*Given instruction:*
Please quote every line word for word.

*Data provided:*
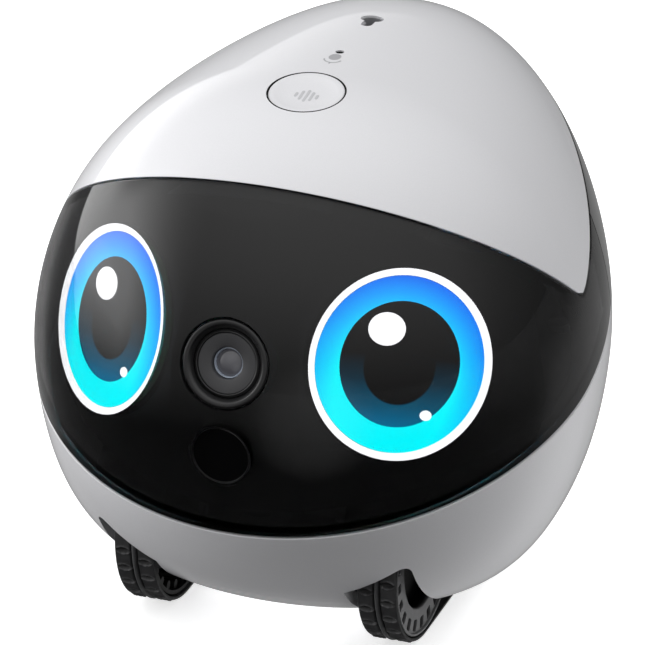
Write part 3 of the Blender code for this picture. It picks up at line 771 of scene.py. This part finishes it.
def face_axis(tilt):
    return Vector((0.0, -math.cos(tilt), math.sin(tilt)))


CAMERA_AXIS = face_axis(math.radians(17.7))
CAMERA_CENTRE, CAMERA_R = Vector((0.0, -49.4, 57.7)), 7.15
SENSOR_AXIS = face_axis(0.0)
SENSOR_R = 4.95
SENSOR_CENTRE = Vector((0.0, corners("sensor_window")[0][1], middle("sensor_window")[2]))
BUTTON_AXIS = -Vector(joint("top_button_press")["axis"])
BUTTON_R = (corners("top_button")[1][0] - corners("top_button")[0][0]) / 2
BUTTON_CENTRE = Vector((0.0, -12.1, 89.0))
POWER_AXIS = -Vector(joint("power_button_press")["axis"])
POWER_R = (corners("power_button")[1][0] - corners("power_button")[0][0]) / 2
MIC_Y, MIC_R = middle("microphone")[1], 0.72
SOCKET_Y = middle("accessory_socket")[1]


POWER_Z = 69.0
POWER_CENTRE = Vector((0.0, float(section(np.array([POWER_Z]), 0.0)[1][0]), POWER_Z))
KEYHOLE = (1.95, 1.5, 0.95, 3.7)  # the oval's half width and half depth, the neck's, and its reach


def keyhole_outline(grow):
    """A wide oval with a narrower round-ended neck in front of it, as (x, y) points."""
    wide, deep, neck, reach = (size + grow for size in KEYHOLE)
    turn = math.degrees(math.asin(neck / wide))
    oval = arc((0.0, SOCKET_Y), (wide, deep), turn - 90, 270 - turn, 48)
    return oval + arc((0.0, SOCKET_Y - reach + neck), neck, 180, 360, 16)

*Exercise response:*
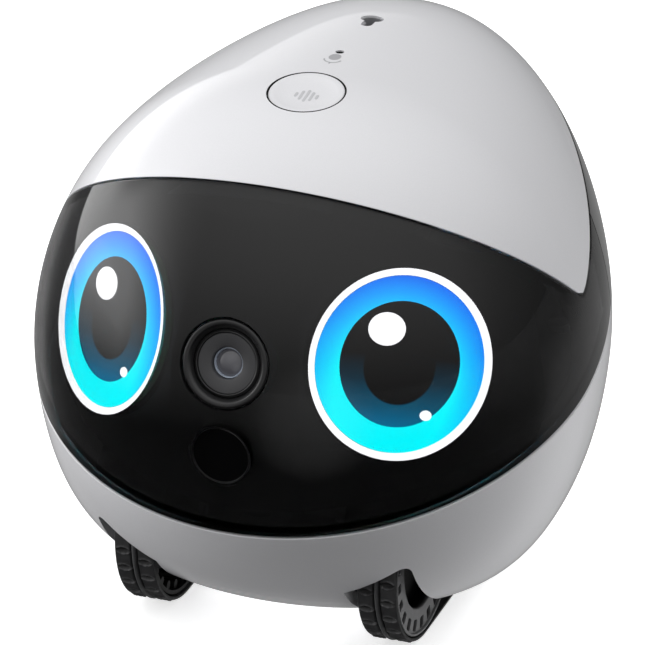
Write part 3 of the Blender code for this picture. It picks up at line 771 of scene.py. This part finishes it.
def face_axis(tilt):
    return Vector((0.0, -math.cos(tilt), math.sin(tilt)))


CAMERA_AXIS = face_axis(math.radians(17.7))
CAMERA_CENTRE, CAMERA_R = Vector((0.0, -49.4, 57.7)), 7.15
SENSOR_AXIS = face_axis(0.0)
SENSOR_R = 4.95
SENSOR_CENTRE = Vector((0.0, corners("sensor_window")[0][1], middle("sensor_window")[2]))
BUTTON_AXIS = -Vector(joint("top_button_press")["axis"])
BUTTON_R = (corners("top_button")[1][0] - corners("top_button")[0][0]) / 2
BUTTON_CENTRE = Vector((0.0, -12.1, 89.0))
POWER_AXIS = -Vector(joint("power_button_press")["axis"])
POWER_R = (corners("power_button")[1][0] - corners("power_button")[0][0]) / 2
MIC_Y, MIC_R = middle("microphone")[1], 0.72
SOCKET_Y = middle("accessory_socket")[1]


POWER_Z = 69.0
POWER_CENTRE = Vector((0.0, float(section(np.array([POWER_Z]), 0.0)[1][0]), POWER_Z))
KEYHOLE = (1.95, 1.5, 0.95, 3.7)  # the oval's half width and half depth, the neck's, and its reach


def keyhole_outline(grow):
    """A wide oval with a narrower round-ended neck in front of it, as (x, y) points."""
    wide, deep, neck, reach = (size + grow for size in KEYHOLE)
    turn = math.degrees(math.asin(neck / wide))
    oval = arc((0.0, SOCKET_Y), (wide, deep), turn - 90, 270 - turn, 48)
    return oval + arc((0.0, SOCKET_Y - reach + neck), neck, 180, 360, 16)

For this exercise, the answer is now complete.